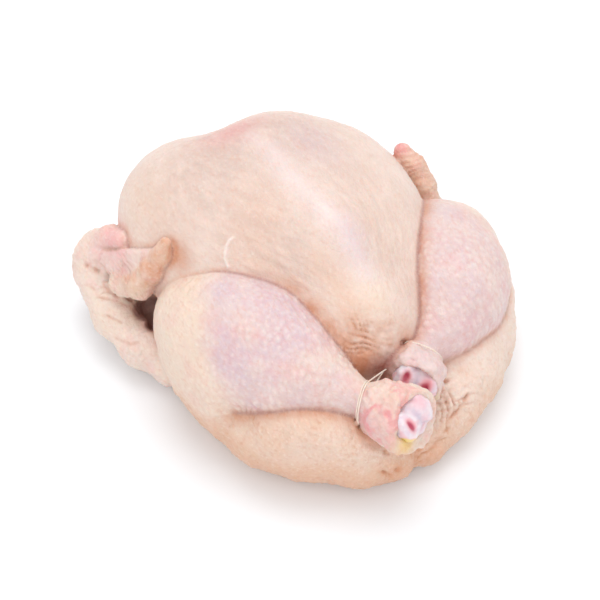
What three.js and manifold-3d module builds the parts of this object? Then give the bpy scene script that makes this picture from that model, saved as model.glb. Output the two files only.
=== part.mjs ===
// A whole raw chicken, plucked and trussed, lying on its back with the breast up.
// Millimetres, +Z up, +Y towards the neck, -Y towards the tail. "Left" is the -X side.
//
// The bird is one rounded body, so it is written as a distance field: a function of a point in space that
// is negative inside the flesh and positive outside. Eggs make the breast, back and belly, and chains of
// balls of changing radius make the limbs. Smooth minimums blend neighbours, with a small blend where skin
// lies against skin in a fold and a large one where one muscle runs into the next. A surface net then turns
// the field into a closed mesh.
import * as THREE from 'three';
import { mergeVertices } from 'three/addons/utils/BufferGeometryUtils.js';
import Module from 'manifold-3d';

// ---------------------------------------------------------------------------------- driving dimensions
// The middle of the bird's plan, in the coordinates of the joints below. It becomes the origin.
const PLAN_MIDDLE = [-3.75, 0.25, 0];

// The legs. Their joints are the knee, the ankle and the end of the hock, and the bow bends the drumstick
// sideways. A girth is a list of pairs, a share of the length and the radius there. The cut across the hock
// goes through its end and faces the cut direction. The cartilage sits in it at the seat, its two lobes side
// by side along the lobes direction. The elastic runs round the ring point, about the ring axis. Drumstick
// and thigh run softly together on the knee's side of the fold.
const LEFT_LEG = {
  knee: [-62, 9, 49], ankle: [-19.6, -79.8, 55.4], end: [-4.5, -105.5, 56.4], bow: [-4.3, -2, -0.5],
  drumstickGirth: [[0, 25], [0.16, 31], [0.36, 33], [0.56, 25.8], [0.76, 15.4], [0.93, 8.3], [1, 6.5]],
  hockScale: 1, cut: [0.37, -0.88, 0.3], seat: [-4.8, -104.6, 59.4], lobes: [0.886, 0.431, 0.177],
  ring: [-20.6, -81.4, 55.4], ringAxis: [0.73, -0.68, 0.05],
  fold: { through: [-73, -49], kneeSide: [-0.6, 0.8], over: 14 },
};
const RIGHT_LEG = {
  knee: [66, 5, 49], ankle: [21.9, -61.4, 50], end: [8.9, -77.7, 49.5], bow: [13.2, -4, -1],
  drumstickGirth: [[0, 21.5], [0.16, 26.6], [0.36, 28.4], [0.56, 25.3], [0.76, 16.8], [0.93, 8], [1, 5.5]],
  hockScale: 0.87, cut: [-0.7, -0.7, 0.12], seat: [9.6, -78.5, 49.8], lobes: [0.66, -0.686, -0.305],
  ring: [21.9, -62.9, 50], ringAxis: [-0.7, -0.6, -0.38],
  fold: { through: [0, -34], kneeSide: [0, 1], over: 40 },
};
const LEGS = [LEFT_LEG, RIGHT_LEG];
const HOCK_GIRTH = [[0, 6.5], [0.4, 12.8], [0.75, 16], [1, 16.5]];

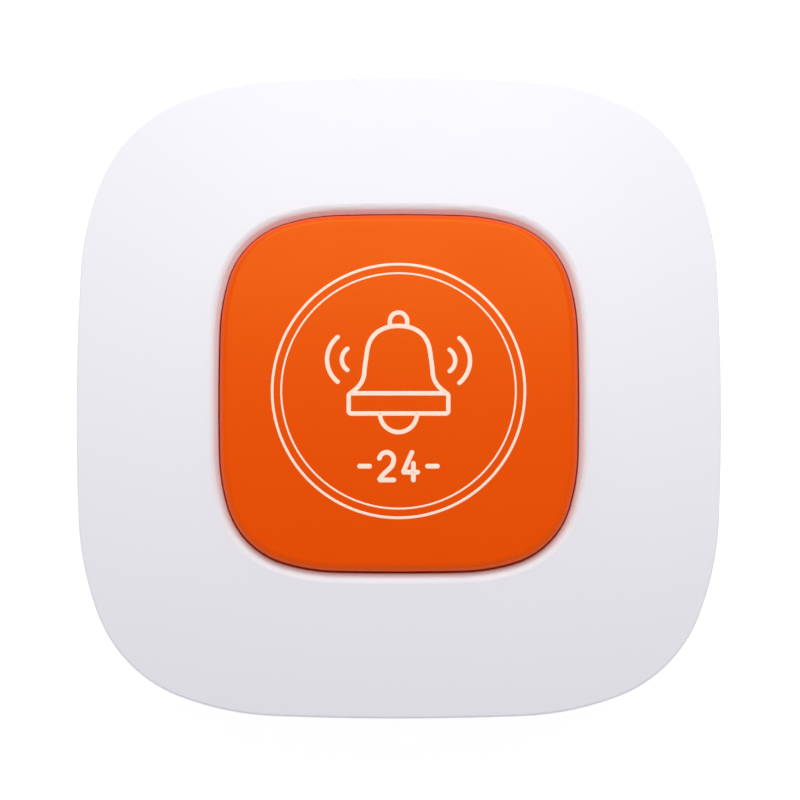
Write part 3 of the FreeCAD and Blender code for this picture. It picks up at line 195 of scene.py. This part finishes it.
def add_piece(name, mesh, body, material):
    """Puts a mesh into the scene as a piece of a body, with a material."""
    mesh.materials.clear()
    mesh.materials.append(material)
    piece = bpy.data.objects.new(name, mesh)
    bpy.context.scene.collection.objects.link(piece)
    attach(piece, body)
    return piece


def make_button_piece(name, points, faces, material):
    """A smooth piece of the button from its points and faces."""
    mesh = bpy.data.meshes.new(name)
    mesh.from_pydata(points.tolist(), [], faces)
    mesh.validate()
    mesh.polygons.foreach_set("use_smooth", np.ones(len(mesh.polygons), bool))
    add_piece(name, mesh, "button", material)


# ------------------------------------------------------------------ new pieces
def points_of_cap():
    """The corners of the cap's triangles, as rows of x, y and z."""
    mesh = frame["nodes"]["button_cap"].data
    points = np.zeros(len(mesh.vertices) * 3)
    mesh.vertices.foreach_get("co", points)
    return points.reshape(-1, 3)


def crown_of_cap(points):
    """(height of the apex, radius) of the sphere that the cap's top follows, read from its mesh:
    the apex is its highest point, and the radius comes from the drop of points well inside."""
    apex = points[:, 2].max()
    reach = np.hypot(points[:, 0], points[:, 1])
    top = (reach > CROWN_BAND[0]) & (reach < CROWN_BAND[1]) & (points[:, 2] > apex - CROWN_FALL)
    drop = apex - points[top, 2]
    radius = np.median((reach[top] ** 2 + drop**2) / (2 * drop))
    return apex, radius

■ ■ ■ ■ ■

* _Problem description_:
Write out word for word only the lines from the start of the entries down to the line with "const PLAN_MIDDLE = [-3.75, 0.25, 0];", please, including both ends.

* _Written solution_:
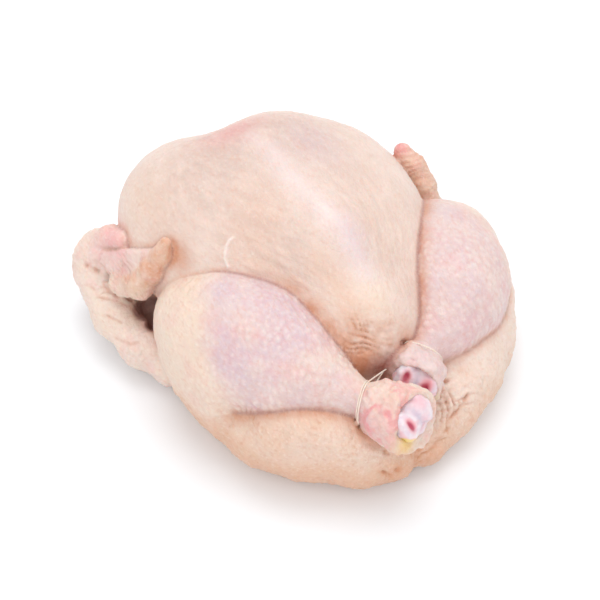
What three.js and manifold-3d module builds the parts of this object? Then give the bpy scene script that makes this picture from that model, saved as model.glb. Output the two files only.
=== part.mjs ===
// A whole raw chicken, plucked and trussed, lying on its back with the breast up.
// Millimetres, +Z up, +Y towards the neck, -Y towards the tail. "Left" is the -X side.
//
// The bird is one rounded body, so it is written as a distance field: a function of a point in space that
// is negative inside the flesh and positive outside. Eggs make the breast, back and belly, and chains of
// balls of changing radius make the limbs. Smooth minimums blend neighbours, with a small blend where skin
// lies against skin in a fold and a large one where one muscle runs into the next. A surface net then turns
// the field into a closed mesh.
import * as THREE from 'three';
import { mergeVertices } from 'three/addons/utils/BufferGeometryUtils.js';
import Module from 'manifold-3d';

// ---------------------------------------------------------------------------------- driving dimensions
// The middle of the bird's plan, in the coordinates of the joints below. It becomes the origin.
const PLAN_MIDDLE = [-3.75, 0.25, 0];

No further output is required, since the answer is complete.